You’re going to make friends. You are going to laugh, true laughs, from the core of your being. You’ll experience camaraderie. You’ll leave this place and embark on the journey of a lifetime, and you won’t even know it or be able to see it or appreciate it for years to come. But you will. Eventually you’ll know. Eventually you’ll have the ability to look at yourself in the mirror and be happy with the person you see. You’ll make spirituality and spiritual practices of growth and improvement the cornerstone of your life. You’ll dig deep through all the layers of bullshit and uncover the good man, friend, and human being that was always there. You’ll learn to denigrate yourself less. You’ll learn to accept yourself, and all your human failings more. You’ll learn to try and be better despite them. You’ll take the good with the bad, the ups with the downs, you’ll traverse peaks and valleys and everything in between and still, you won’t go back. When you sit on a hard backed chair in a rehab meeting hall it’ll be because it’s your turn to share your experience, strength, and hope with someone just like you. Someone new. There will always be people in the world exactly like you and it’s important that you retain a heart of service for them, in everything you do, no matter where you go.

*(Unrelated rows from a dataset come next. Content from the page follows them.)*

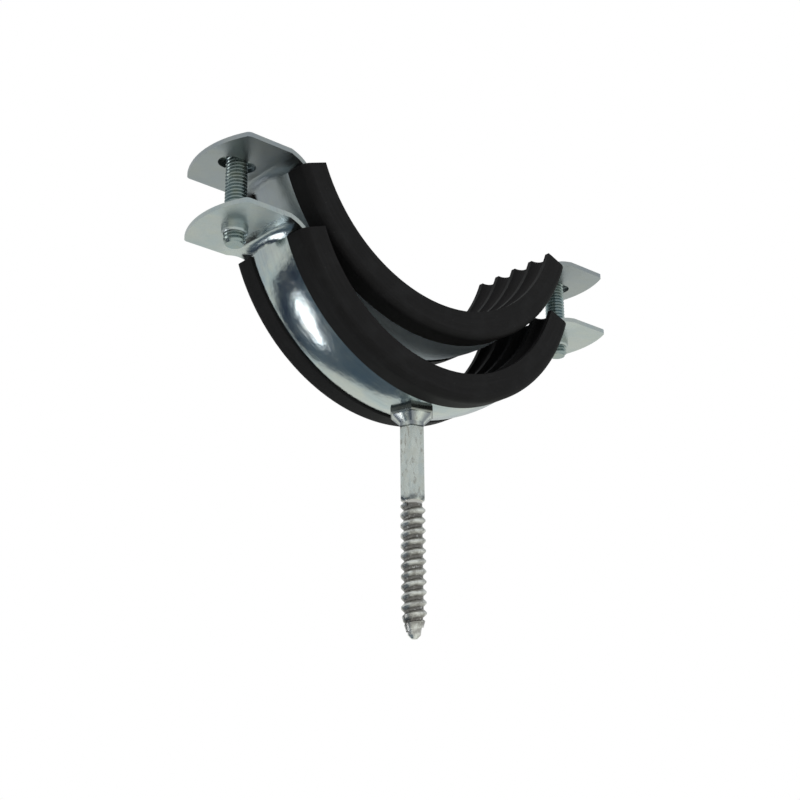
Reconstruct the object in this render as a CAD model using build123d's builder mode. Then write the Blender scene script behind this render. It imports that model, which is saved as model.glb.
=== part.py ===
from build123d import *
import math
import os

# Rubber lined pipe clamp: two dished steel half straps with ribbed rubber linings, nested one
# above the other as delivered, held by two closing screws, on a staked wood-thread hanger screw.
# Frame: origin at the centre of the lower half's arc, X from ear to ear, Y along the pipe,
# +Z up. Millimetres.

os.makedirs("parts", exist_ok=True)

# ---- driving dimensions -----------------------------------------------------------------
# rubber lining
seat_radius = 45.6          # crests of the ribs: the pipe's own radius
lining_width = 30.0
lining_end_angle = 20.7     # how far below the horizontal the lining stops
rib_count = 5
rib_land = 1.5              # flat crest of each rib
rib_depth = 2.0
lip_height = 7.9            # seat radius to the outside of the lips
lip_inner_half = 7.8        # the lips leave this half width of steel bare
lip_corner = 2.2
lip_edge_round = 0.3

# steel half strap
strap_thickness = 1.3
crown_proud = 0.5           # the dished strap's crown stands this far outside the lips
strap_half_width = 12.6
dish_radius = 30.0          # curve of the strap across its width
bend_radius = 3.0           # inside radius where the strap turns into an ear
bend_sections = 5           # steps in which the dish is pressed flat round the bend
ear_half_width = 14.4
ear_length = 13.55          # end of the bend to the ear's corners
ear_bulge = 3.8             # rise of the ear's curved end
ear_corner = 1.5
bare_angle = 0.15           # the strap runs on past the lining by this much before the bend

# closing screws, M6 x 25
screw_diameter = 6.0
screw_length = 25.0
screw_from_bend = 7.35      # end of the bend to the screw's axis
slot_width = 6.6
slot_length = 10.8
flange_radius = 6.2
flange_height = 0.9
head_radius = 5.4
head_height = 2.5
head_round = 1.8
recess_length = 5.2
recess_width = 1.2
recess_depth = 1.7
screw_end_chamfer = 0.7
bush_outer_radius = 3.5
bush_height = 1.8
bush_round = 0.8

# hanger screw
collar_across_flats = 11.6
collar_rim = 0.6
collar_taper = 2.7
collar_saddle_angle = 12.0  # arc over which the collar's top is cut to the strap
shank_across_flats = 6.5
shank_corner = 0.45
shank_length = 22.3
shank_chamfer = 1.0
hex_turn = 47.8             # how the hexagons are turned about the hanger's axis
thread_core_radius = 2.55
thread_crest_radius = 3.4
thread_pitch = 2.8
thread_base = 2.1
thread_crest = 0.45
thread_root_bite = 0.4      # the turn's root runs this far into the core
thread_length = 37.2
thread_relief = 0.6         # plain neck between the shank and the first turn
thread_lead_in = 0.6        # plain length of the rounded tip under the last turn
tip_length = 6.5
tip_radius = 1.7
tip_round = 0.9
tenon_radius = 3.1
rivet_radius = 4.6
rivet_height = 1.1

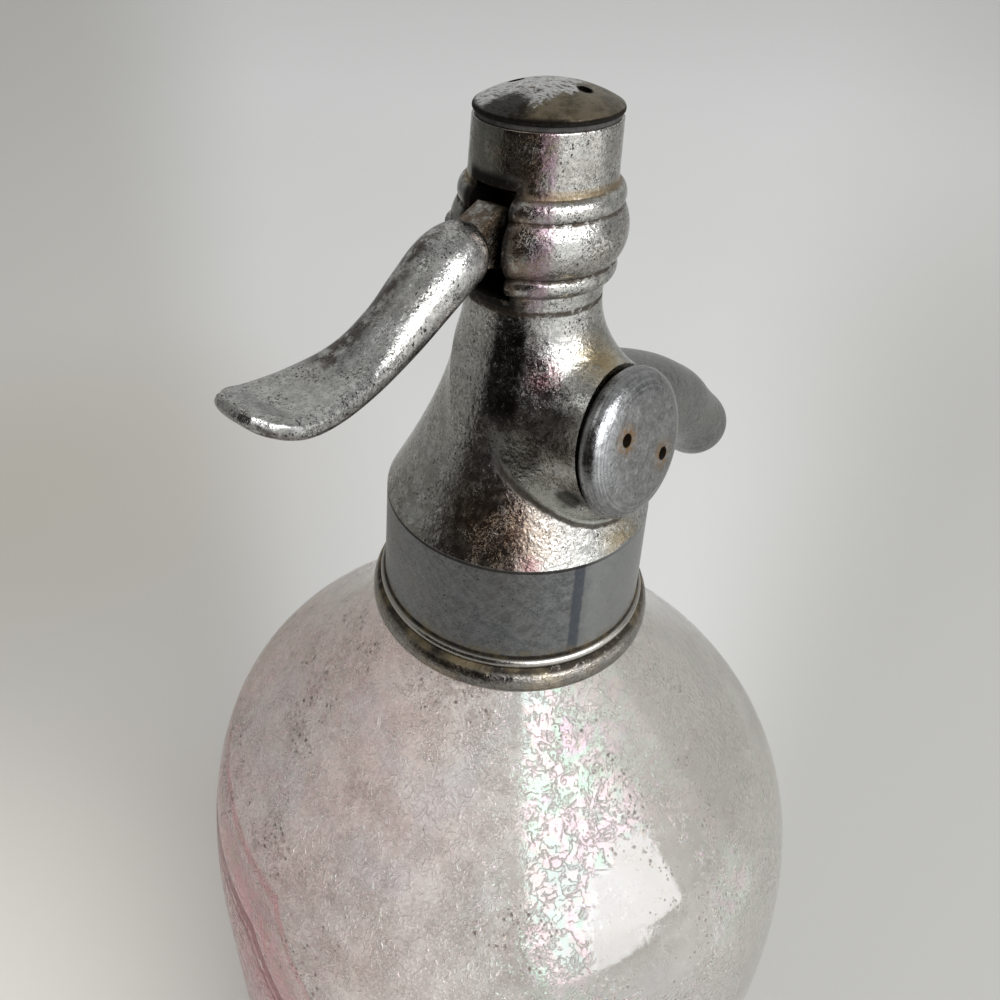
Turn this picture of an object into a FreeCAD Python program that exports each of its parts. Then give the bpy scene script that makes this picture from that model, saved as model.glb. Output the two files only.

You’ll make a million more mistakes along the way. You’ll learn. You’ll grow. You’ll forget, and return, to the same principles and practices that set you free in the first place. If nothing else, regardless of circumstance, you’ll be authentic. Life won’t always be perfect, but it’ll be amazing.

I’m proud of you. I’m proud of you for taking the steps you’re going to take. For listening. For being open to suggestions, even when you don’t want to be. Even when your malfunctioning brain screams at you to give up, to let go, and to succumb to the darkness of your disease, the incessant craving, and leave. For taking it one moment, hour, and day at a time. For being so broken down by the bitter ends of what life has to offer that you became open to a new way. A new light. A new beginning. For becoming the blank slate that my life’s story has been written on.